Switching to certain antidiabetic drugs linked to increased risk of major complications
For people with type 2 diabetes, switching to sulfonylurea drugs to control blood sugar levels is associated with an increased risk of complications compared with staying on the drug metformin, finds a study in The BMJ today.
As such, the researchers say that continuing metformin when introducing sulfonylureas is safer than switching.
Metformin is a “first-line” therapy (the first drug that will be tried) for patients with type 2 diabetes. But sulfonylureas are the most commonly prescribed “second line” treatment, and often used in combination with metformin.
The safety of sulfonylureas has been studied extensively. However, little is known about the specific risk of adding or switching to sulfonylureas compared with staying on metformin treatment alone.
So a research team, led by Professor Samy Suissa at McGill University in Canada, set out to assess whether adding or switching to sulfonylureas is associated with an increased risk of serious complications, compared with remaining on metformin alone in patients with type 2 diabetes.

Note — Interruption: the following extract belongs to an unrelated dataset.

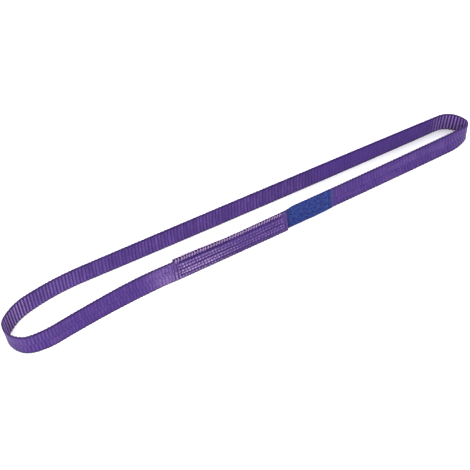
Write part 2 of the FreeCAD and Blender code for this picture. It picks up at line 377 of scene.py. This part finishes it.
def face_line(height, side):
    """The line of the web at that height and side: points and, for each point, the values of its three UV
    layers: (ribs passed, height in mm), (pulled in, painted highlight of the puffs) and (outside, curl)."""
    x = np.where(path.along > path.length / 2, path.along - path.length, path.along - SPLICE_LENGTH)
    loose = smoothstep(0.0, CUT_END, np.minimum(path.along, path.length - path.along))
    outside = side > 0
    sewn = path.along > path.length + SEWN_FROM if outside else path.inner_ply
    marked = path.outer_ply if height > RIM_HEIGHT else (path.front_leg & outside) | sewn
    pull = np.where(sewn, seam_pull(x, height, side), 0.0)
    puff_highlight = np.where(marked, puff_highlight_strength(x, height), 0.0)
    phase = rib_phase(path.along, height, side)
    relief = rib_relief(phase)
    crowding = np.clip(1 - RIB_CROWDING * path.bend * np.sign(side), *RIB_CROWDING_RANGE)
    drop = RIB_DEPTH * relief * crowding * loose * (1 - FLATTER * flattened(path.along))
    drop = drop + SEAM_GROOVE * pull
    if outside:
        drop = drop + MIDDLE_GROOVE * bump(height, MIDDLE_LINE, MIDDLE_GROOVE_WIDTH) * ~sewn
    toward_edge = smoothstep(SCALLOP_HEIGHT, 0.0, min(height, STANDING_HEIGHT - height))
    upper = height > MIDDLE_LINE
    dip = EDGE_SCALLOP * (1 if upper else LOWER_SCALLOP) * relief * loose + CUT_LOWER * (1 - loose)
    depth = side * WEB_THICKNESS / 2 * (1 - CUT_THINNER * (1 - loose)) - side * drop
    points = path.place(height + (-1 if upper else 1) * dip * toward_edge, depth) - path.middle
    curl = np.clip(path.bend / FULL_CURL, 0, 1)
    cloth = np.column_stack([phase, np.full(len(phase), height / MM)])
    sewing = np.column_stack([pull, puff_highlight])
    face = np.column_stack([np.full(len(phase), (side + 1) / 2), curl if side < 0 else CURL_OUTSIDE * curl])
    return points, cloth, sewing, face


def make_web():
    """The web: rings of points round its section, joined along its length, with more points where the
    plies are sewn together."""
    slots = ring_slots()
    lines = [face_line(height, side) for height, side, _ in slots]
    used = []
    for outer, inner in zip(path.outer_ply, path.inner_ply):
        kinds = {0} | ({1} if outer else set()) | ({-1} if inner else set())
        used.append([j for j, (_, _, kind) in enumerate(slots) if kind in kinds])
    index, count = [], 0
    for here in used:
        index.append({j: count + k for k, j in enumerate(here)})
        count += len(here)
    vertices, cloth, sewing, face = (
        [lines[j][part][i] for i, here in enumerate(used) for j in here] for part in range(4))

    def stretch_of_ring(i, a, b):
        """The points of a ring from slot a to slot b. After its last slot comes its first."""
        return [index[i][j] for j in used[i] if a <= j <= b] if a < b else [index[i][a], index[i][b]]

    faces = []
    for i in range(len(used) - 1):
        shared = [j for j in used[i] if j in index[i + 1]]
        for a, b in zip(shared, shared[1:] + shared[:1]):
            faces.append(stretch_of_ring(i, a, b) + stretch_of_ring(i + 1, a, b)[::-1])
    faces.append([index[0][j] for j in reversed(used[0])])
    faces.append([index[-1][j] for j in used[-1]])
    return make_mesh("ribbed_web", vertices, faces, cloth, sewing=sewing, face=face)


def tube(line, radius, sides=8):
    """Points, faces and (length, angle) of a round thread along a line of points, with closed ends."""
    line = np.asarray(line, float)
    ways = np.gradient(line, axis=0)
    ways /= np.linalg.norm(ways, axis=1)[:, None]
    lengths = np.concatenate([[0], np.cumsum(np.linalg.norm(np.diff(line, axis=0), axis=1))])
    across = np.cross(ways[0], [0.3, 0.2, 1.0])
    points, uv = [], []
    for at, way, length in zip(line, ways, lengths):
        across = across - way * (across @ way)
        across /= np.linalg.norm(across)
        other = np.cross(way, across)
        for k in range(sides):
            angle = 2 * math.pi * k / sides
            points.append(at + radius * (math.cos(angle) * across + math.sin(angle) * other))
            uv.append((length / MM, k / sides))
    faces = []
    for i in range(len(line) - 1):
        for k in range(sides):
            a, b = i * sides + k, i * sides + (k + 1) % sides
            faces.append([a, b, b + sides, a + sides])
    faces.append(list(range(sides))[::-1])
    faces.append([(len(line) - 1) * sides + k for k in range(sides)])
    return points, faces, uv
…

They analysed data from the UK Clinical Practice Research Datalink for over 77,000 patients (average age 64 years) with type 2 diabetes who started metformin treatment between 1998 and 2013.
Patients who subsequently added or switched to a sulfonylurea were identified and matched to a similar patient who continued metformin alone.
Hospital records were then used to monitor admissions for heart attack (myocardial infarction) and ischaemic stroke, cardiovascular death, death from any cause (“all cause mortality”), and dangerously low blood sugar levels (severe hypoglycemia).
During an average follow-up period of just over a year, sulfonylurea use (switching and adding combined) was associated with an increased risk of heart attack (7.8 v 6.2 per 1000 person years), all cause mortality (27.3 v 21.5), and severe hypoglycaemia (5.5 v 0.7), compared with continuing metformin alone.
There was also a trend towards increased risks of ischaemic stroke (6.7 v 5.5 per 1000 person years) and cardiovascular death (9.4 v 8.1) with sulfonylurea use.
Compared with adding sulfonylureas to metformin treatment, switching to sulfonylureas was associated with a greater risk of heart attack and all cause mortality, but no differences were found for ischaemic stroke, cardiovascular death, or severe hypoglycaemia.
Findings remained similar after further analyses to test the strength of the results.
This is an observational study, so cannot establish cause and effect, and the researchers say they cannot rule out the possibility that some of the observed risk may be due to other unmeasured (confounding) factors. Nevertheless, they say their results are highly generalisable and the large sample size allowed the calculation of precise estimates.
As such, they conclude that sulfonylureas as second line drugs “are associated with an increased risk of myocardial infarction, all cause mortality, and severe hypoglycaemia, compared with remaining on metformin monotherapy.”
Importantly, the associations with myocardial infarction and all cause mortality “were driven by switching to sulfonylureas and not the addition of sulfonylureas,” they add. “Thus, in line with current recommendations on the treatment of type 2 diabetes, continuing metformin when introducing sulfonylureas is safer than switching.”
In a linked editorial, US researchers Lucy D’Agostino McGowan and Christianne Roumie, say this new evidence helps to individualise treatment decisions and minimise harm.